Согревшись, Евгений задремал и открыл глаза, услышав снова конский топот, который приближался... И тут будто кто стал ворошить палкой сухие листья, затем раздался шорох и что-то холодное и гладкое скользнуло ему под рубаху и сползло к низу живота... «Боже, змея!» — мелькнуло в его мозгу, и ему захотелось закричать от охватившего его ужаса и впрыгнуть из этой ямы... Но топот лошадей уже рядом; неимоверным усилием воли Евгений сдержал себя: «Уж лучше быть ужаленным этой тварью, чем погибнуть под палками и пытками... Или же быть заживо сожжённым в костре, куда кидают умерших от чумы...» — решил он.
— Как сквозь землю провалился... А не мог он в темноте забрести в трясину и утонуть? — спросил один из преследователей.
— Так и есть! Поехали, скажем управляющему, что беглец погиб...
— Поехали.
Когда всадники удалились, Евгений не дыша, чтобы не вздымался живот, так как тварь улеглась на нём, не проскочив ниже (сделать это не давал туго обтягивающий матерчатый пояс), потихоньку разрыл яму, размотал осторожно пояс, и змея сползла по ноге на землю... Вдруг она проворным тонким шнуром скользнула на край ямы — только и видели её!

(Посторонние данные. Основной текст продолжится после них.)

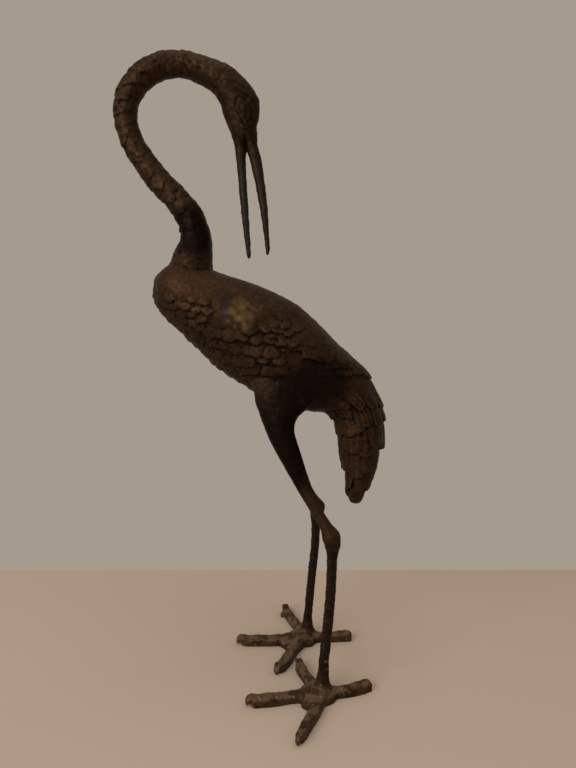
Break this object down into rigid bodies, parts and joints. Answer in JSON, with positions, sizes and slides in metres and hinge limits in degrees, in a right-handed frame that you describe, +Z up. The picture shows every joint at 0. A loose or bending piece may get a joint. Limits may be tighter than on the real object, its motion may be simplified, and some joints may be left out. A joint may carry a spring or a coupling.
{
  "type": "cast heron sculpture",
  "caption": "Standing wading bird cast in one piece, with a looped neck, open bill bent to its back, feathered breast and tail, and flat-soled feet.",
  "frame": {"origin": "middle of the whole bird's box, on the ground under its soles", "axes": "+Z up; the bird faces -X, its left side is towards -Y"},
  "size_m": [0.3296, 0.309, 0.7579],
  "materials": {
    "bronze": "dark brown patinated bronze, worn and limed at the feet"
  },
  "bodies": {
    "root": {"heron": "bronze"}
  },
  "joints": []
}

«Она даже меня не тронула!» — радостно заколотилось сердце у Евгения, он увидел в этом для себя благоприятный знак свыше и улыбнулся.
«К морю, надо двигать к морю... Ну а если по приказу управляющего погоню возобновят? Лучше в этой яме отсидеться... — Но живот ещё хранил на себе холодное прикосновение змеи, и Евгения снова всего передёрнуло... Тем не менее он заставил себя опять зарыться в листья: — Нужно дождаться темноты, а ночью пойду...»
Он вылез наружу, когда небо вызвездило, а луна в своей четверти уже висела рожками вниз — в небе на севере Италии они слегка приподняты.
Кругом стояла тишь, но когда Евгений пересёк заросли маквиса и оказался в поле, то услышат беспрерывный звон цикад... Душисто запахло разнотравьем, воздух после удушающего, гнилостного запаха стал пьянить.